Naturally, in such case, they clung together. New York already had given the Irish exiles a home. Here their real qualities had had time to assert themselves, and here, accordingly, the newcomers of the later forties and early fifties settled freely. In politics they became Democrats, simply because Democracy never joined in their proscription as emigrants unfit to be Americans, while other parties did in lesser or greater degree. In religion they remained Catholic or Protestant as they came, and that meant largely Catholic.
This large substratum of newcomers from Ireland found here, as has been intimated, a large and fairly prospering Irish-born and Irish-descended population—furnishing men of eminence to all the higher callings—judges, lawyers, clergymen, physicians, merchants and manufacturers. With an assimilation more rapid than with any other race, the famine-exiles took up the order of American life. Their children filled the public schools and found Irish teachers there. They attended and supported churches whose hierarchy from archbishop to priest was almost wholly Irish. Thus the Celtic complexion of the city was enhanced, and it is no doubt true that at the outbreak of the Civil War, the population of New York (Manhattan) was nearer to one-third than one-fourth of Irish blood.
It is not the purpose to pursue here the history of the Irish in New York City from the outbreak of the Civil War through the half century to our day. To the battle for the Union, however, the New York Irish furnished magnificent quotas of fighting men, and capable officers, earning names for bravery and skill, as would be expected of their race. Indeed, it was the whole-souled devotion of the Irish all over the northern states and their brilliant services in the field and on the sea that threw down the last barriers of prejudice against their people in America. Such a name as Phil Sheridan’s was one to charm with, not to name another of the galaxy of great Irish captains of the war.

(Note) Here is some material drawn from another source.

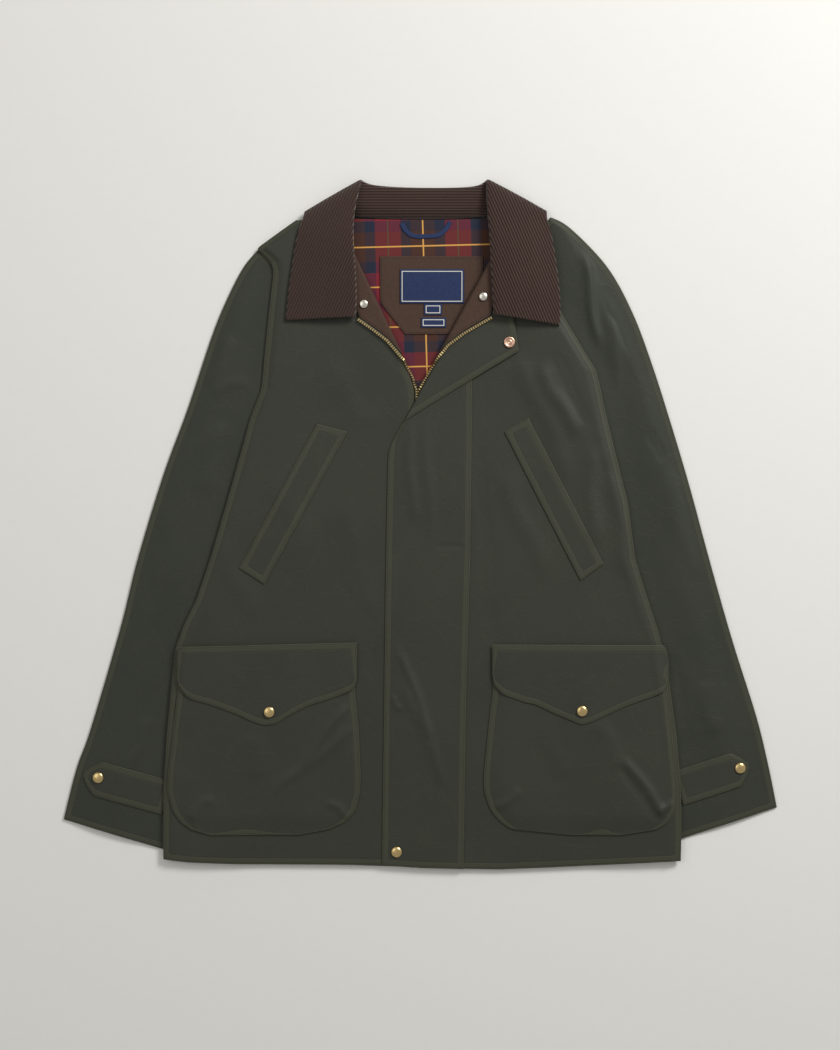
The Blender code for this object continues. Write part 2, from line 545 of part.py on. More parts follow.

The Irish immigrant stream was, however, still flowing. From 1861 to 1900 they numbered over 2,000,000 souls, but this later flood came in somewhat better estate than their forerunners—fairly equalling in condition the concurrent German immigration and easily surpassing all others. It is for the most part, naturally, of these comers since 1860, that our Irish-born of today are composed, and through the entire country they can be found in substantial positions. But it is of their children and the children and grandchildren of the earlier immigration that the wonder-story of worldly uprise is to be told. New York, of course, has its share, and a large one, in this. If we can pick out from the later decades of the nineteenth century such names as James T. Brady and Charles O’Conor at the bar, A. T. Stewart among the merchants, Eugene Kelly among the bankers, William H. Grace, the great pioneer merchant of South America and twice our mayor; Archbishop Hughes, Cardinal McCloskey among the clerics, John W. Mackay among the great capitalists, Augustus St. Gaudens among the sculptors, O’Callaghan, Murphy and O’Reilly among the historians, how many names of eminence in every walk of art, science, law, religion, commerce, manufacture can be furnished from the Irish-born and Irish-descended of today! There are the great builders like John B. McDonald, who constructed the subway; James Coleman, who built the great Croton dam; but why enter on a list as long as that of the ships in Homer? Be it Thomas Fortune Ryan or John D. Crimmins in the world of finance, the representatives of Irish brain are there. It is of record that the second president of the New York Chamber of Commerce, which was founded in 1768, was Hugh Wallace, an Irishman. It is worthy of remark that Alexander E. Orr, also a native of Ireland, was president of the same body, until a year ago, and that his successor is J. Edward Simmons, also of Irish blood, who in his time has been lawyer, bank president, President of the Stock Exchange, President of the Board of Education and President of the New York Clearing House.
It is, however, to the collective work of the Irish of New York one had better turn. From the United States census of 1900 it is deduced that the natives of Ireland in Greater New York numbered 285,000, while the children of Irish parents numbered 308,000, and the descendants of Irish in the third and fourth generations numbered 200,000, or a total of 793,000 of Irish blood in a total for the city of 3,437,000—a proportion little less than one in four. With the increase of the city’s population since 1900 it is not quite likely that the Irish stock has kept pace, and a diminishing ratio in point of numbers may be expected. The inflow from southeastern Europe, from Poland, Russia and Italy has greatly (and happily) exceeded the stream from Ireland. Yet here in New York will be found, when the census of this year is taken, an Ireland of not far from a million, in its expected total approaching 5,000,000 souls.
Not all of that million remembers Old Ireland as Motherland, but it must be the task of societies like ours to awaken the sleeping memories.